— START —

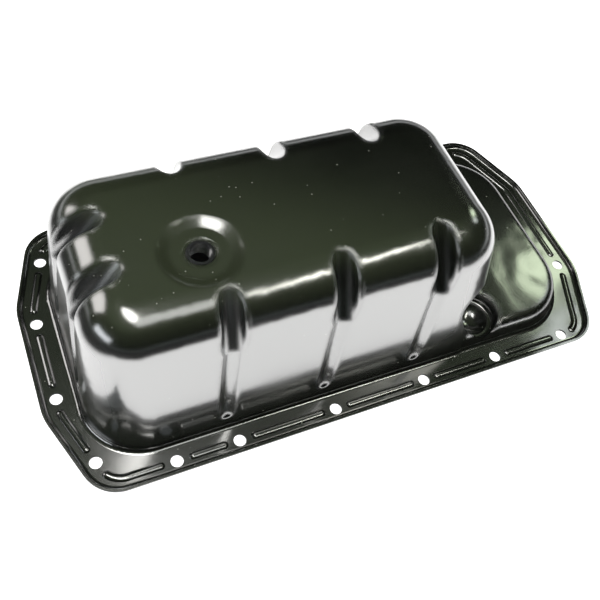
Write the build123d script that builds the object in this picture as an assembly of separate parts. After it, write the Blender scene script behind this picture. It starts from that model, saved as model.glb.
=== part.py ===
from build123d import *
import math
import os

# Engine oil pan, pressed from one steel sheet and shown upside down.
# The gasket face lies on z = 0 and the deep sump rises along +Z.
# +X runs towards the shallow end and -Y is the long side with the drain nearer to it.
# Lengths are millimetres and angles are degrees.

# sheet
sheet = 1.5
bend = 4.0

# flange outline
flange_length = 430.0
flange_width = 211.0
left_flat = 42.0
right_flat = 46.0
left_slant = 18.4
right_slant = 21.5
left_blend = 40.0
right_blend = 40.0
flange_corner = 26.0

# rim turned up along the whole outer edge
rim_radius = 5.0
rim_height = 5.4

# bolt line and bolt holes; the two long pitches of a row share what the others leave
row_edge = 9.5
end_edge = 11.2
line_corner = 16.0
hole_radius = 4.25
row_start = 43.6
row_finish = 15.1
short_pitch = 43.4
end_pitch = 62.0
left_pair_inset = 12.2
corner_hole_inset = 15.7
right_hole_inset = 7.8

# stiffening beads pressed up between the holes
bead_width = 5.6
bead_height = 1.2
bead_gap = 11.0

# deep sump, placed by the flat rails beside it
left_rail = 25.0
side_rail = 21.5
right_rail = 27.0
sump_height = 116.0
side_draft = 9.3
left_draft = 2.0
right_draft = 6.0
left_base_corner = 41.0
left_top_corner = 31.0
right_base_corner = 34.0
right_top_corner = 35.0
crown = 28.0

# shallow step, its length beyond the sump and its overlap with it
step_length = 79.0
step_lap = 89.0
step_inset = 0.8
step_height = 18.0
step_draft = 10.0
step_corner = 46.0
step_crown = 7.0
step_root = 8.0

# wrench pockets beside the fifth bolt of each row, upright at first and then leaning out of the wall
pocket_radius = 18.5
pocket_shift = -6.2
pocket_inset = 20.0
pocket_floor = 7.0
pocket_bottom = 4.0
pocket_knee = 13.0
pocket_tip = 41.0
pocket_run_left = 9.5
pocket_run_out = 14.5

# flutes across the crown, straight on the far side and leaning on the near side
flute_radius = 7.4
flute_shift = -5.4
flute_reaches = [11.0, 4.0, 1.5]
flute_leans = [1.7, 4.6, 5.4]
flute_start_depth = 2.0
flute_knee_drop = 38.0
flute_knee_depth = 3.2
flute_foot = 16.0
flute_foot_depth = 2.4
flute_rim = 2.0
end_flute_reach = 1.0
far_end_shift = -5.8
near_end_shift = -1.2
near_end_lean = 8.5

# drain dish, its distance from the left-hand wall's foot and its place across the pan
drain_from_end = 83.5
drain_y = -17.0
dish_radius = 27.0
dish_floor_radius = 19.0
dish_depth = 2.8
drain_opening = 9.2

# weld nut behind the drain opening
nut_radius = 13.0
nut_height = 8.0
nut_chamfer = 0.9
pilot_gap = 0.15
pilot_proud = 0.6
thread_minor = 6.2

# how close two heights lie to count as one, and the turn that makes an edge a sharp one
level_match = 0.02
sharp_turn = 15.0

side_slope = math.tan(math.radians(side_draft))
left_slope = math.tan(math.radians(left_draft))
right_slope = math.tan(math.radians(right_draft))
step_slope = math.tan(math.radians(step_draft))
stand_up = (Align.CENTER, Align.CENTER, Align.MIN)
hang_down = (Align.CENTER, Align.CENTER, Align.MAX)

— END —

◆ The task
From the listing above, copy all lines holding the word "behind".

◆ Exercise answer
Write the build123d script that builds the object in this picture as an assembly of separate parts. After it, write the Blender scene script behind this picture. It starts from that model, saved as model.glb.
# weld nut behind the drain opening